After the carpet was installed It was actually time to start hooking up all of my equipment in the basement. The big screen tv, surround sound, receiver, dvd changer, ect…. it didn’t take me long before I was in the basement enjoying the new space. It was sooo much more relaxing watching tv down there. The only down side was I was sitting about 6 feet from the tv and now I was sitting nearly 11 feet from the tv. that 5 feet made a huge difference in the tv expereince, and I hated it, the picture was too small. So then started my quest on researching projectors and screens to replace the tv.
Pictures of basement progress, trim work completed, carpet installed, equipment now setup: Basement Progress, nearly complete.
Eventually I was able to upgrade to a projector, just needed to wait for the right time (basically when the wife was gone) I sold the old HDTV, and ordered a new 720p Panasonic AE-900U projector, with a 106″ screen. Going from a 42″ screen to a 106″ screen made a HUGE difference. At first it gets over whelming, you just don’t know where to look on the screen, but eventually you get used to it and you almost think it’s too small. So here are some updated pictures of what the setup looks like after going from a tv to the front projection setup.
Basement progress pictures with new projector setup:Basement Projector setup.

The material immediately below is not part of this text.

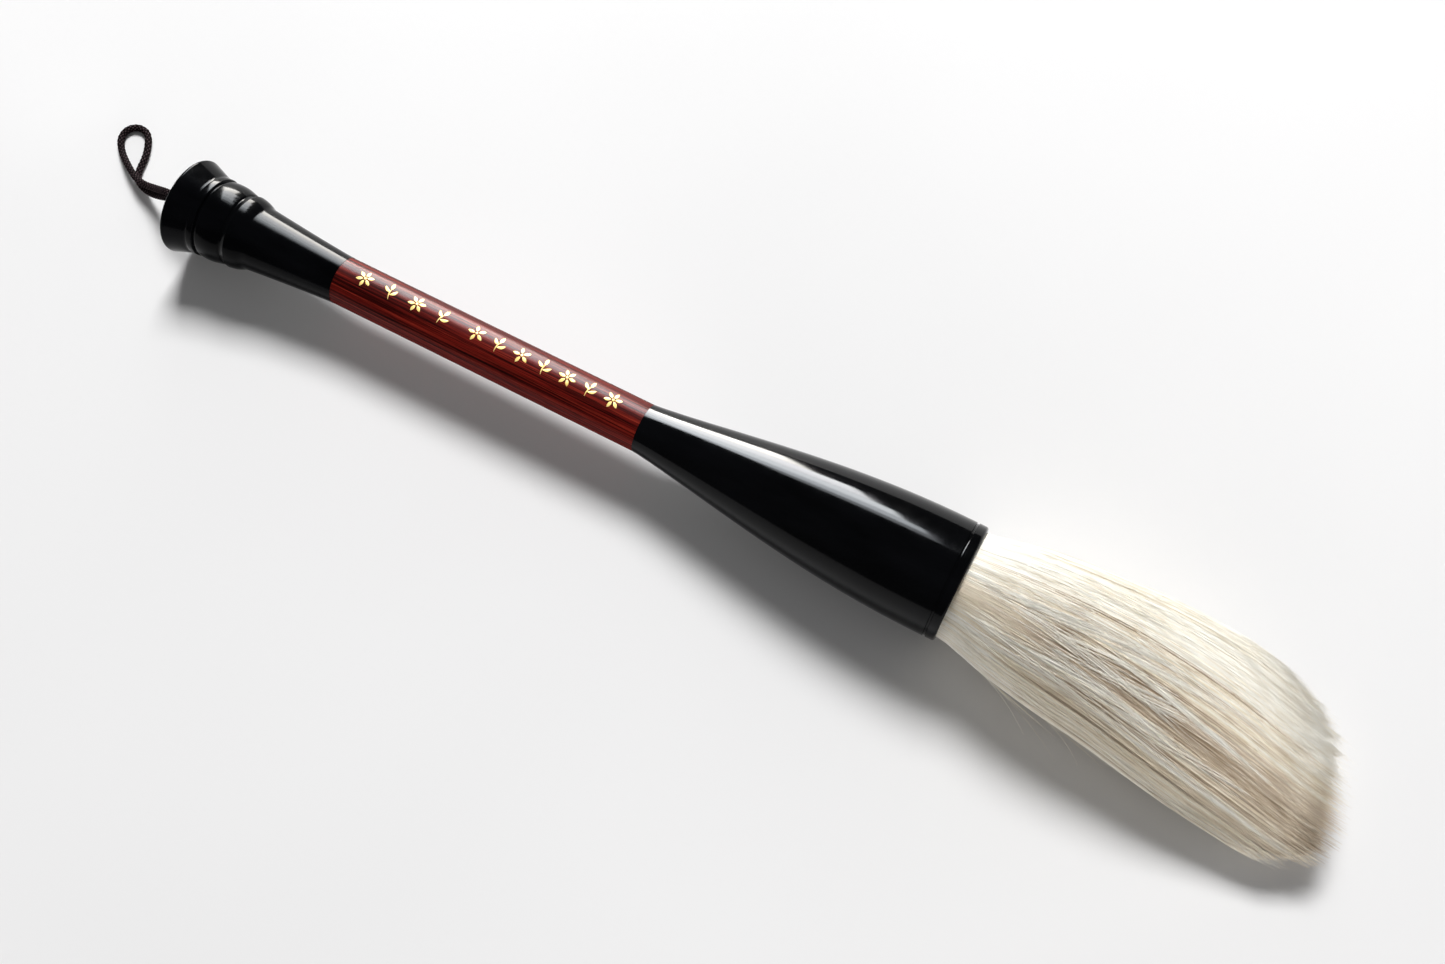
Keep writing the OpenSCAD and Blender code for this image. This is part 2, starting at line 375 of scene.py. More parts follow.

Since the projector setup, I’ve added and upgraded my HTPC, also added a Comcast HD DVR, 5 disc DVD changer, Logitech Harmony 680 remote, and upgraded the rear surround sound speakers. The rear surround sound speakers are the Best Buy specialty speakers, Insignia 6-1/2″ shelf speakers. I did a few modifications to them, that are pretty common for DIYers, like using water putty to stiffen up the speaker case, then went a little further and modified the internal cross over to help the bass response of the speakers, common mods for the speakers: Mod 1 Mod 2 Mod 3 So with those mods and the price point of those speakers you can’t go wrong with them. They are a great bang for your buck speaker.